Just add 'memory' to 'apr_modules' in configure.in and rerun
buildconf, configure and make, it should work then (Thanks David).

> My comments:
> 1) Said before, but asserts are yucky.  Once we have it compiling and
>    working, this will be critical to remove.

I guess this will stay a difference in opinion, even within the APR team.
But, since this code is (going to be) part of the APR library, it is now
your call. Personally I would have my code rather die at debug time so
I am confronted with my stupidity (and as a side-effect have faster running
release code, because the asserts are defined to noop) than have the code
silently continue and somewhere else fail. In the latter case I even
have a harder time finding where the problem is.

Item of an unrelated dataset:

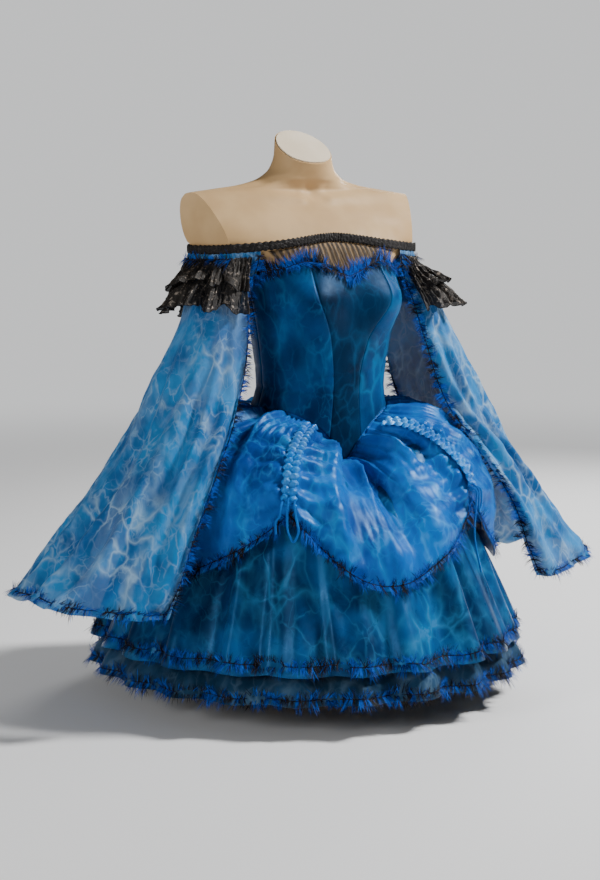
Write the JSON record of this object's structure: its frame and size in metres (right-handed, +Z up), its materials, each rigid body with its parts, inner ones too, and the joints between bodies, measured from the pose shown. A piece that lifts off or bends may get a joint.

In one way or another you are forcing users of the APR to use a certain
coding style:
 - with asserts you force them to pass valid parameters (at debug time)
 - without them you force them to check return values

Just my $0.02, do with it what you like, I just wanted to have it said.

> 2) From the performance standpoint, we need to make this malloc stuff as
>    fast as the plain malloc call or this isn't going to be worth much.
>    Checks such as "if !size return 0" probably isn't needed in
>    apr_sms_malloc() code.

Probably not. What does malloc() return when passed a size of 0?
Btw, sms _always_ adds some overhead, but what you get back for it is
(a bit of) flexibility.

> 3) There is some logic that you are attempting to duplicate in
>    apr_sms_realloc() that I believe the realloc system call handles for
you
>    (at least on Solaris).  More generally, you are *probably* better off
>    letting the system calls handle this type of redirection rather than
>    yourself, but I might be wrong.  Dean may have a better idea
>    whether we should try to outsmart the system calls or not - my gut
>    feeling would be to avoid this "cleverness."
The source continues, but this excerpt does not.